Where or What do you play on?

The curling arena is a sheet of ice 146 feet (45.5 m) long by 14 feet 2 inches (4.32 m) wide, and is carefully prepared to be absolutely level and to allow the “rocks”, as the polished grante stones are called, to glide with as little friction as possible. A key part of the preparation is the spraying of fine water droplets on the ice to create what is called pebble. The pebble creates friction with the bottom of the stone. As the bottom catches on the pebble, it turns to the inside or outside, causing the stones path to ‘curl’. The curling action of rocks changes during a game as the pebble evens out from wear.

On the rink, a 12 foot (3.7 m) wide set of concentric rings, called the house, is painted near each end of the rink. The centre of the house, marked by the junction of two lines which divide the house into quarters, is known as the pin, tee, or spit. The two lines are the centre line, which is drawn lengthwise down the centre of the sheet, and the tee line, drawn 16 feet (4.9 m) from the backboard and parallel to it. Two other lines, the hoglines, are drawn parallel to each backboard and 37 feet (11.3 m) from it.
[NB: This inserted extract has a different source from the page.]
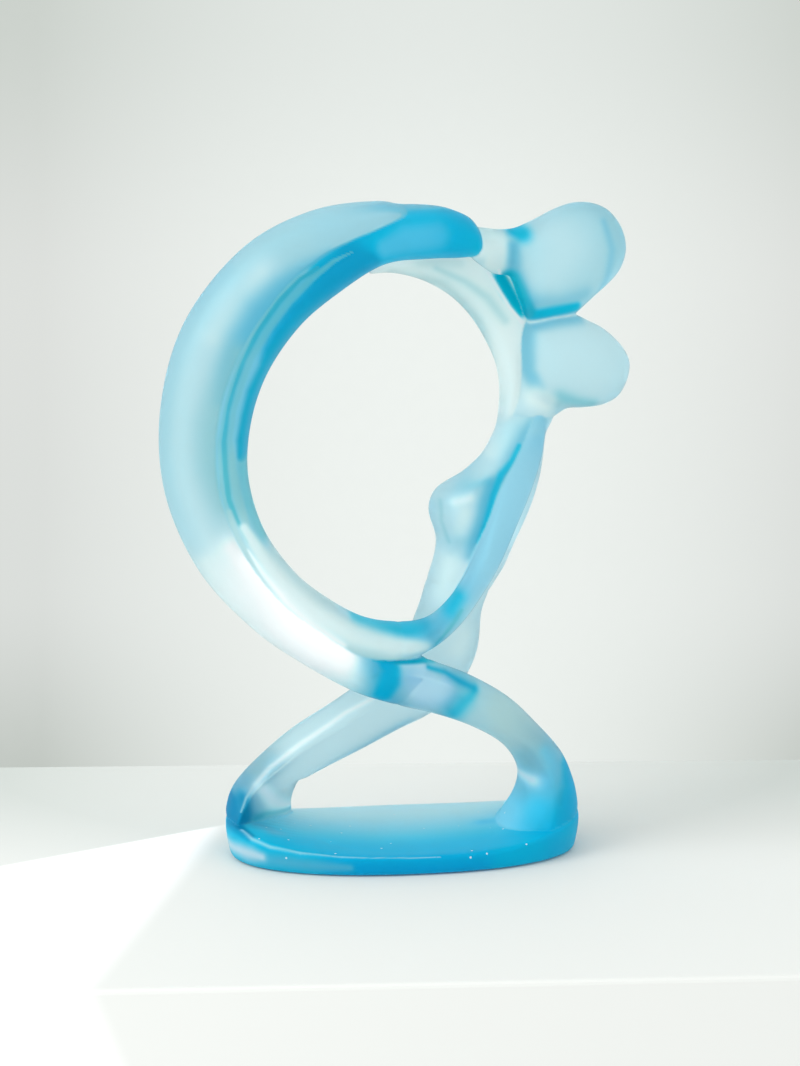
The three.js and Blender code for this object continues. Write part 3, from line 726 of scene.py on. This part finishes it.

Players must push out of the hack ( Photoed Below) with their foot to deliver their stones. Which one they use is determined by whether they are left or right handed.
-Hack.jpg

The rings which surround the button are defined by their diameter as the four-foot, eight-foot, and twelve-foot rings. They are usually distinguished by colour. The inner rings are merely a visual aid for judging which stone is closer to the centre, they do not affect scoring, however a stone that is not at least touching the outside of the 12-foot ring (ie. more than 12 feet from the centre) is not in the house and therefore does not score.

Twelve feet behind the junction of the centre and tee lines, the centre line is crossed at right angles by the hack line. The hack is a device used to provide traction to the curler making a shot; the curler places the foot he or she will push off with in the hack. On indoor rinks there are usually two fixed hacks, rubber-lined holes, one each side of the centre line with the inside edge no more than three inches from the centre line and the front edge on the hack line. A single moveable hack may also be used.